Watch out for the project that cries wolf!

#5 – A perfectionist attitude 
One of my favorite phrases concerning engineers is “There comes a time in every project when you must shoot the engineers and start production.” Many engineers have a perfectionist attitude. The problem with this attitude is that it is impossible to build the perfect system, write the perfect code, or launch the product at the perfect time. Perfectionism is always elusive and if perfectionism is part of the culture it is a sign that a product may be re-engineered out of business.

The right mindset isn’t perfectionism but success. What is the minimum success criterion in order to successfully launch the product? Set the criteria for success and launch the product once that is achieved. A boot-loader can later be used to add features and resolve any minor bugs.

#4 – Accelerated timetable 
It seems counter-intuitive, but to develop an embedded system rapidly a team actually needs to go slow. Working on an accelerated timetable results in decreased performance due to stress and, more importantly, a higher likelihood that mistakes will be made. Mistakes will directly influence the number of bugs that then increase test time and rework time.

Another issue is that when developers are rushing and trying to meet an accelerated timetable, they cut corners. Code doesn’t get commented. Design documents such as architecture and flowcharts aren’t created. Instead, design occurs on the fly in the programmer’s mind. Going slower and doing things right will get to the end solution faster.

#3 – Poorly architected software 
Embedded software is the blood of the embedded system; without it nothing works. Poorly architected software is a sure sign of failure. The architecture of an embedded system needs to have flexibility for growth. It needs to have hooks for testing, debugging, and logging. A poorly architected system will lead to a poor implementation and that will result in buggy, unmanageable software that is doomed to spend its days being debugged until the project finally dies.

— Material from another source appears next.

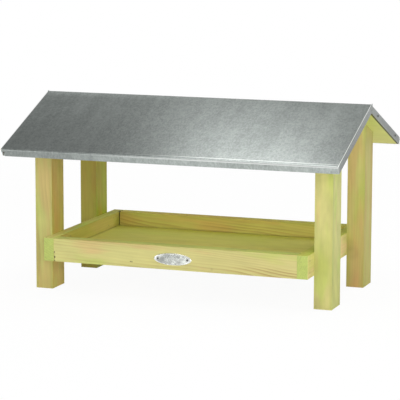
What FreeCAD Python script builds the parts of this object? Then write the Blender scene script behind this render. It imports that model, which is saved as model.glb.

#2 – Putting the cart before the horse 
Developing a new product is an exciting endeavor. There is a lot to do and companies are usually in a hurry to get from concept to production. This hurry can be extremely dangerous, especially when production decisions start to get ahead of themselves.

A great example is when the product’s mechanical design or look and feel is being used to drive its electrical requirements. Before a working electrical and software prototype is ever proven, production tools get kicked off. In these cases it always seems that the circuit board doesn’t check out, adjustments need to be made, and – oops — production plastic tools no longer fit the circuit board. The horse of the system needs to be pulling the cart. Projects that rush and try to pull things in parallel too quickly usually end up taking longer and costing more due to revisions.

#1 – Scope creep 
Every project has scope creep, but the degree of the scope creep can be the determining factor as to whether the project will succeed or fail. One of the most dangerous aspects of scope creep is that it can be insidious. The addition of a simple sensor to the board one day, a few other additions s a few months later, these seem completely harmless. But they can be deadly.

The biggest problem with scope creep is that the changes are usually subtle. At first glance a change looks like it’s just a few day’s work. But with each addition the system’s complexity rises. Complex systems require more testing and possibly more debugging. The scope creep can thus change the system to such a degree over time that the original software architecture and design become obsolete or even the incorrect solution! The end result is a project that is far outside its budget and behind its delivery date, with little to no end in sight.

There are no guarantees for success when developing a new embedded system and there are many factors that contribute its success or failure. These are what I have identified the top seven silent project killers. These are subtle clues that can indicate your project is on a slow and silent death trajectory.

What other indicators do you think might be signs that a project may never reach completion? Do any projects you are working on right now exhibit more than one of these listed here?